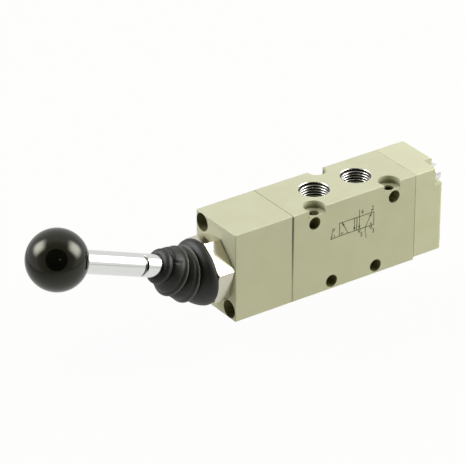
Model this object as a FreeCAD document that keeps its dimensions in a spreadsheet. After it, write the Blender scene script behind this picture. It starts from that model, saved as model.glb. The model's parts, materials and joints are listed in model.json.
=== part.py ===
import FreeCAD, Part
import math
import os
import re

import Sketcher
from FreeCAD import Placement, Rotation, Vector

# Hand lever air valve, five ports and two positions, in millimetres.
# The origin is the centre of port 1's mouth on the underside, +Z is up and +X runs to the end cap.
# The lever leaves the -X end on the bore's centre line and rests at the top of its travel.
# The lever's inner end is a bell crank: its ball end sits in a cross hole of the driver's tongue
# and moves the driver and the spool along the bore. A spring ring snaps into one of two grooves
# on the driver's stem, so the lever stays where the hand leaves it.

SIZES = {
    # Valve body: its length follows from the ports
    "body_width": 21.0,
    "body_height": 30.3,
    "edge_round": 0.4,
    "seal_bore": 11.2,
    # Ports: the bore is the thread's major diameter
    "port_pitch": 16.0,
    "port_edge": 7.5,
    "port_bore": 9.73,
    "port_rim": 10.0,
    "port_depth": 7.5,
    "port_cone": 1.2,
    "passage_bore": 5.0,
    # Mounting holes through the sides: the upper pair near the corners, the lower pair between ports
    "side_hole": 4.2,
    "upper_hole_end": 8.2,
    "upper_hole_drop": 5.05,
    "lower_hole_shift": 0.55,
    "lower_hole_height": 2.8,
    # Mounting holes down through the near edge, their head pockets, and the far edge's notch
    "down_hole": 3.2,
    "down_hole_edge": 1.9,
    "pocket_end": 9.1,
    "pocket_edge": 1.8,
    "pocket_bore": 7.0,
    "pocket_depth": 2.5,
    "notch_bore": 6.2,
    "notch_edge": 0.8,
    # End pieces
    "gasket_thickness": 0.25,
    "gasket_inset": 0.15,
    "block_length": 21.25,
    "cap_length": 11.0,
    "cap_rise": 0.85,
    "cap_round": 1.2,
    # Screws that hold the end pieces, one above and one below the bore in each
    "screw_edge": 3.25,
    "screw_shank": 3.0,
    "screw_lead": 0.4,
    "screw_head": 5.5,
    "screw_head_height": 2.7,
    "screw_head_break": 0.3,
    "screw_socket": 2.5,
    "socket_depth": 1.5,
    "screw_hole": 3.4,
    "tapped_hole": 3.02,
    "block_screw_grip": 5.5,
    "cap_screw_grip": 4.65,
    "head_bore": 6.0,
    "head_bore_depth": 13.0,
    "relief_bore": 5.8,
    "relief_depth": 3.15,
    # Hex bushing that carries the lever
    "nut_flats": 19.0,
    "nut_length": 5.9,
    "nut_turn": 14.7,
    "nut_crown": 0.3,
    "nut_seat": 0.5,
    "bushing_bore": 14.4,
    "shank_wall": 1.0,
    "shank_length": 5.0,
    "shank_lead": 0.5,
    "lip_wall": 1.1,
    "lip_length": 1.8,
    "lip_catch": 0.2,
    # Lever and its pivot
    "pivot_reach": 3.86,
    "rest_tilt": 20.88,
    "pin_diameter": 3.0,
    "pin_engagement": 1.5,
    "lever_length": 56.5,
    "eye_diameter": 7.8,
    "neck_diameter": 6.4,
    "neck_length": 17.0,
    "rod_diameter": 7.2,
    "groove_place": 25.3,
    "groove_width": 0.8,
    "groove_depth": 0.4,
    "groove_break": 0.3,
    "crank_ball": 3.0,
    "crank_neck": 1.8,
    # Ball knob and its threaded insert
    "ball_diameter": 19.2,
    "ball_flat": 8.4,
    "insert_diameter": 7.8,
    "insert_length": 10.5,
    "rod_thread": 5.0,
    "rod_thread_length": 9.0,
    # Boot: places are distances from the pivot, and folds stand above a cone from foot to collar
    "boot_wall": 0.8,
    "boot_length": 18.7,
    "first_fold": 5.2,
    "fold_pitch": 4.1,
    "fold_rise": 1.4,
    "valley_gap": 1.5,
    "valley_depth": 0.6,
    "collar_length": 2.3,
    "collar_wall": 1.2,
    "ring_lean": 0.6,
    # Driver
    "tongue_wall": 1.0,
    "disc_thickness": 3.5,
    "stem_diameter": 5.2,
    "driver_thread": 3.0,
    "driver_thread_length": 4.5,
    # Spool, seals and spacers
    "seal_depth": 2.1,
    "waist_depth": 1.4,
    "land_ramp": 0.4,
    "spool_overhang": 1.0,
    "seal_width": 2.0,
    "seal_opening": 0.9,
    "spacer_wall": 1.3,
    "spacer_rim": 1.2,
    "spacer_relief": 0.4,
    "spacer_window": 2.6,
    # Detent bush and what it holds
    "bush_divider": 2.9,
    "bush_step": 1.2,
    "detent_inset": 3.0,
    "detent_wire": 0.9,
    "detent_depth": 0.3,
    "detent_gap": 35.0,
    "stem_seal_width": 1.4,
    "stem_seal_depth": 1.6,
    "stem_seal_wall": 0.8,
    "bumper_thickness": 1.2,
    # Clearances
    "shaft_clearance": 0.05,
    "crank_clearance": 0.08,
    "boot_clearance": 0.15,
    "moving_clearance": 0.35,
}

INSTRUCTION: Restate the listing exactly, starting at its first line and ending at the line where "# on the driver's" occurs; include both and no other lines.

RESULT OF THE EXERCISE:
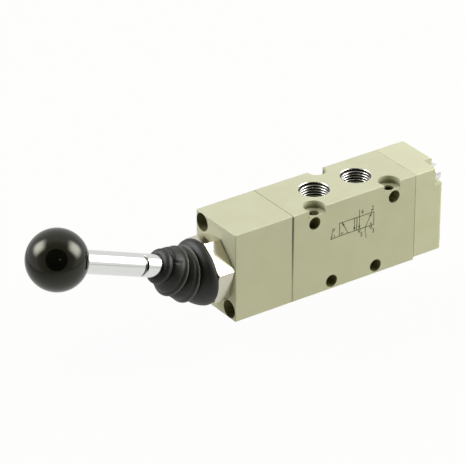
Model this object as a FreeCAD document that keeps its dimensions in a spreadsheet. After it, write the Blender scene script behind this picture. It starts from that model, saved as model.glb. The model's parts, materials and joints are listed in model.json.
=== part.py ===
import FreeCAD, Part
import math
import os
import re

import Sketcher
from FreeCAD import Placement, Rotation, Vector

# Hand lever air valve, five ports and two positions, in millimetres.
# The origin is the centre of port 1's mouth on the underside, +Z is up and +X runs to the end cap.
# The lever leaves the -X end on the bore's centre line and rests at the top of its travel.
# The lever's inner end is a bell crank: its ball end sits in a cross hole of the driver's tongue
# and moves the driver and the spool along the bore. A spring ring snaps into one of two grooves
# on the driver's stem, so the lever stays where the hand leaves it.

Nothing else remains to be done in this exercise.